In a smaller, more local variation of the same pattern, it’s what’s happening in England and America. A self-satisfied urban and coastal elite lost touch with the country where large numbers of under-privileged people have been nurturing their grievances and hiding their prejudices under a mask of political correctness. It was surprisingly easy for two rabble-rousers to rip the mask away, exploit their emotions, tell them a story they wanted to hear and watch them rise up in anger.

The terrible, destructive truth is what we have seen demonstrated again and again in human history.
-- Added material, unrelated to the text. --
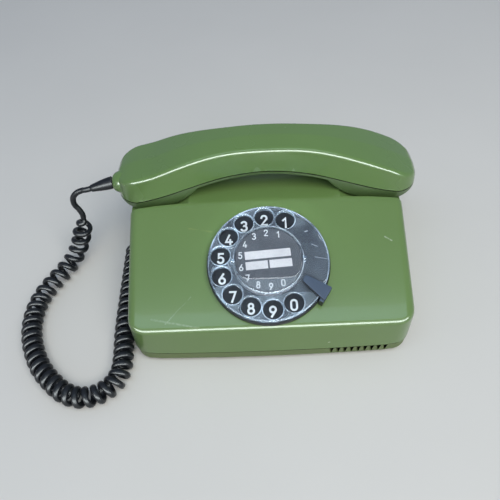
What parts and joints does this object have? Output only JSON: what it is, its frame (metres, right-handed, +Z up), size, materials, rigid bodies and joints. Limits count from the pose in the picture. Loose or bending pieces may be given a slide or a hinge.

These agents of change, these provocateurs, are interested only in boosting their own egos. They have no solutions, and the upheavals they generate lead to chaos and violence from which it takes ages to recover.

I was only eight years old at the outbreak of World War Two, which has given me a life-long interest in the times that led up to it. I imagine that the sick feeling I have today must be rather similar to the way many felt in 1938. These worrying and mind-numbing events – Iraq, Syria, Sudan, Ukraine – are just premonitory tremors. But its awful to think that our destinies are in the hands of people like bumptious Boris, egregious Farage and the slithy Gove on one side of the Atlantic, and on the other such ghastly creatures as Mitch O’Connell, Rudy Giuliani and the naked Emperor Trump.

Maybe from now on I really will just stick to motorcycles. The poet Alexander Pope once wrote: “When vice prevails and impious men hold sway, the post of honour is a private station.” Yes, but, is it honourable to stay silent?